The problem for the next president might be that now there is probably no count of the votes that all Americans will view as full and fair. Nor, with these narrow rulings, are there any institutions, even the highest courts in the state and the nation, that are viewed as above the fray. Just as Republicans denounced the Florida Supreme Court ruling as an effort to rewrite the law, Sen. Patrick Leahy, D-Vt., Saturday denounced the U.S. Supreme Court ruling as "extreme judicial activism" that would diminish the court's "moral posture" for years.

As Republicans quickly note, all seven of the Florida Supreme Court Justices were appointed by Democratic governors; Democrats note that seven of the nine U.S. Supreme Court Justices -- and all five who voted for Bush on Saturday -- were appointed by Republican presidents.

For Gore, the U.S. Supreme Court ruling was especially crushing because the hand counts had put him within hours of possibly fulfilling one of his most elusive goals since Election Day: taking a lead, even unofficial, in the state.

Throughout this struggle, Gore advisers have believed that they could win public opinion if they could produce a vote count that showed the vice president ahead -- even if the question of whether those votes would be included in the official result remained unresolved. In effect, they have believed that taking the lead would legitimize the process of counting votes.

"If you get a count that comes up with a different number that shows Gore ahead that number will be ingrained in people's minds, the way 537 (Bush's lead in the result certified on Nov. 26) is ingrained in people's minds now," Gore communications director Mark Fabiani said only hours before the Supreme Court halted the recounts. "You will move instantly to a whole different universe."
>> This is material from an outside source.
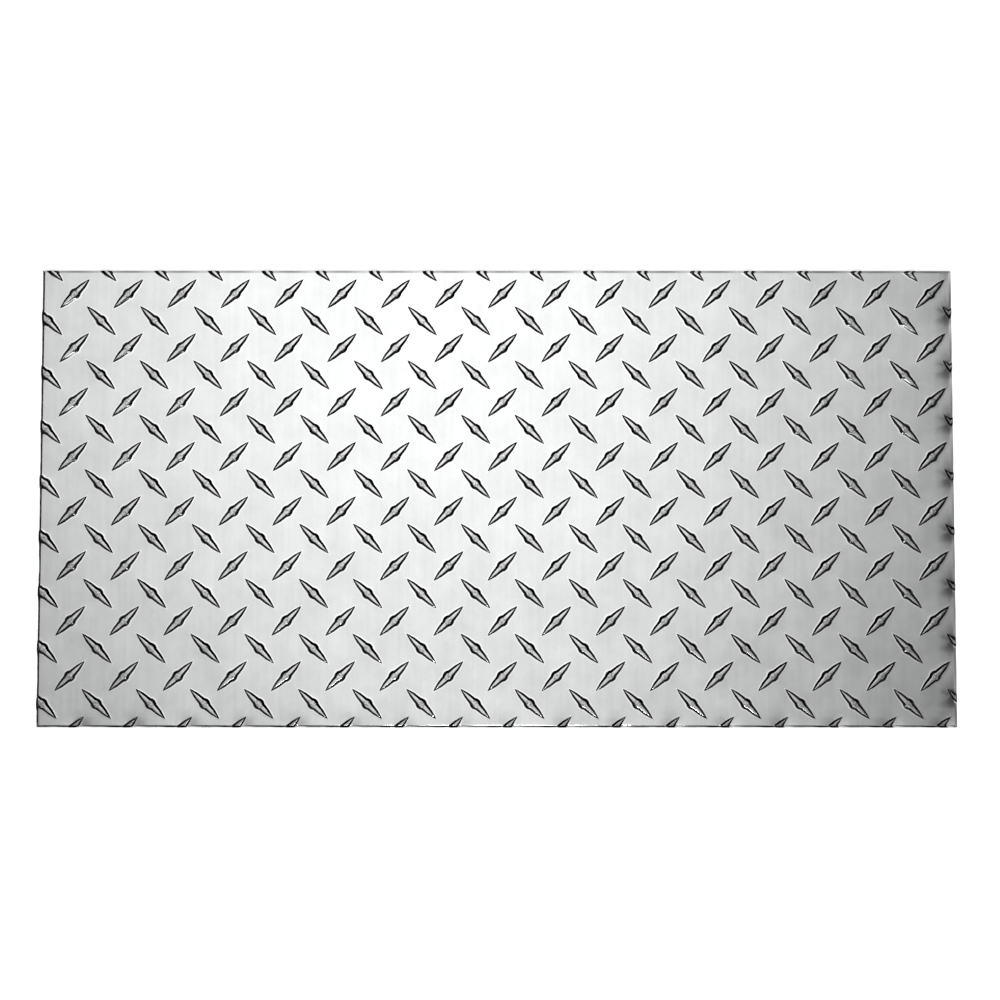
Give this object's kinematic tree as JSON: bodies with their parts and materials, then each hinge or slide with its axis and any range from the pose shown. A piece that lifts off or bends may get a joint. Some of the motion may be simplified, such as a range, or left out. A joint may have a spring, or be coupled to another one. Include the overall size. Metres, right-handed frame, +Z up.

The Gore team so strongly believed that proposition that it released a partial result from 13 counties Saturday afternoon it said showed Gore gaining 58 votes; Republicans immediately charged that the disclosure violated Leon County Court Judge Terry Lewis' order Saturday barring the release of any running tally.

Most Republicans agreed that newspaper headlines today or Monday potentially showing Gore ahead could have strengthened the vice president for the end game of this extraordinary political war.

If the recounts had pushed Gore ahead, Democrats believe that would have made it tougher for the Republican-controlled Florida Legislature to approve legislation directly allocating the state's 25 electoral votes to Bush.

Some Republicans go along with that, to a degree.

"I think there would be a big-time backlash and it would be very damaging not only to members of the Legislature but to the party as a whole," says Tom Slade, the former state GOP chairman. "If Gore is perceived by this country as the clear winner of the election and the Legislature certifies Bush there would be a lot of negative political fallout from this."

Some people think that if Gore moved ahead, even the U.S. Supreme Court might be forced to think twice about overturning the Florida Supreme Court decision -- and in effect nullifying a popular vote count that put Gore in the White House.

Perhaps the clearest impact from a Gore lead would be the difficulty it presents for Bush to gain legitimacy, even if the U.S. Supreme Court ultimately ruled those votes didn't count.

Scalia, perhaps the most court's most conservative member, acknowledged that point in his concurring opinion.

Yet Heather Gerken, an assistant professor at Harvard Law School, notes that if the Supreme Court, in a 5-4 conservative-liberal split, now backs Bush and overturns the Florida Supreme Court, it could summon that cloud itself.

"It makes it even harder on Bush to govern . . . to have five Republicans (on the Supreme Court) ruling in his favor with two Republicans and two Democrats dissenting," she said.

The reverse, though, is true as well. Even if the U.S. Supreme Court upholds the Florida Supreme Court ruling, Republicans are so convinced that the state court is displaying partisan motivations that there seems virtually no prospect GOP supporters will consider a Gore victory legitimate.

"It just gets uglier from here on out," says Tom Cole, the chief of staff at the Republican National Committee.

That might be one of the few sentiments on which both parties can still agree.